Now that we know this, lets take a look at your code. In your code if you for example set T to be 32 and B to be 256, you would effectively get this:

threadIdx.x would go from 0 to 31
threadIdx.y would go from 0 to 0
blockIdx.x would go from 0 to 255
blockIdx.y would go from 0 to 0
blockDim.x would be 32
blockDim.y would be 1
gridDim.x would be 256
gridDim.y would be 1

Now lets see how your variables react to this...

row would go from 0 to 0
col would go from 0 to 1023

So, this is presumably not really what you want. You want both your row and col to go from 0 to N-1 right? Well, this is how you do it:

int row = threadIdx.x + blockIdx.x * blockDim.x;
int col = threadIdx.y + blockIdx.y * blockDim.y;

Also make sure that you have enough threads to cover the dimensions of the matrix. That is make sure that you set *threadsPerBlock*blocksPerGrid* to be greater than your N. This is usually best done this way:

threads = 32
dim3 threadsPerBlock ( threads, threads ); 
blocks = (N / threads) + 1; 
dim3 blocksPerGrid ( blocks, blocks );

"But if I make it greater than N, then I might have some threads that I dont need" - say you - "I don't want them to do work!" And wise you are sir, to say that.
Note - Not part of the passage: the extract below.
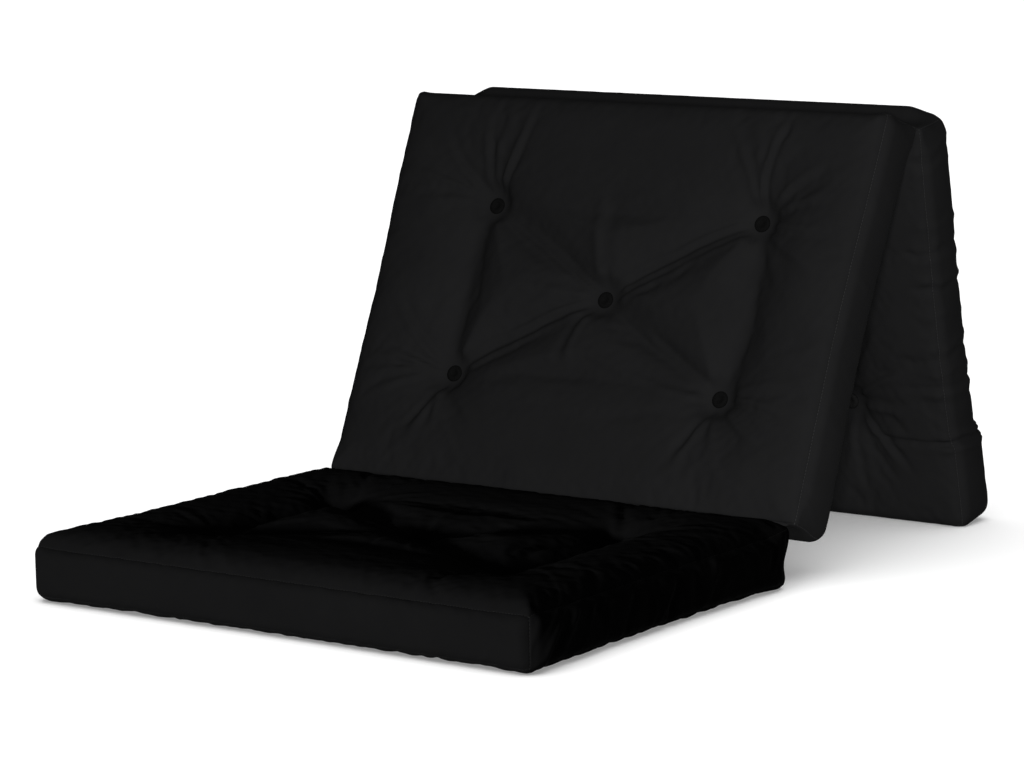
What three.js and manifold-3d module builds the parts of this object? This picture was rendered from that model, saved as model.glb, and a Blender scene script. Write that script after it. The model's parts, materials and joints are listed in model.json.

You solve this by simple if clause in which you will enclose your calculations, like so:

if ( row < N && col < N )
{
     // your add... err... code here
}

Hope that helps. Enjoy CUDA ;)

Answer 2

You are not using the dimGrid and dimThreads variables in the kernel call. Instead you are just launching a one-dimensional grid of one-dimensional thread-blocks.

Apart from that you are not checking for any errors.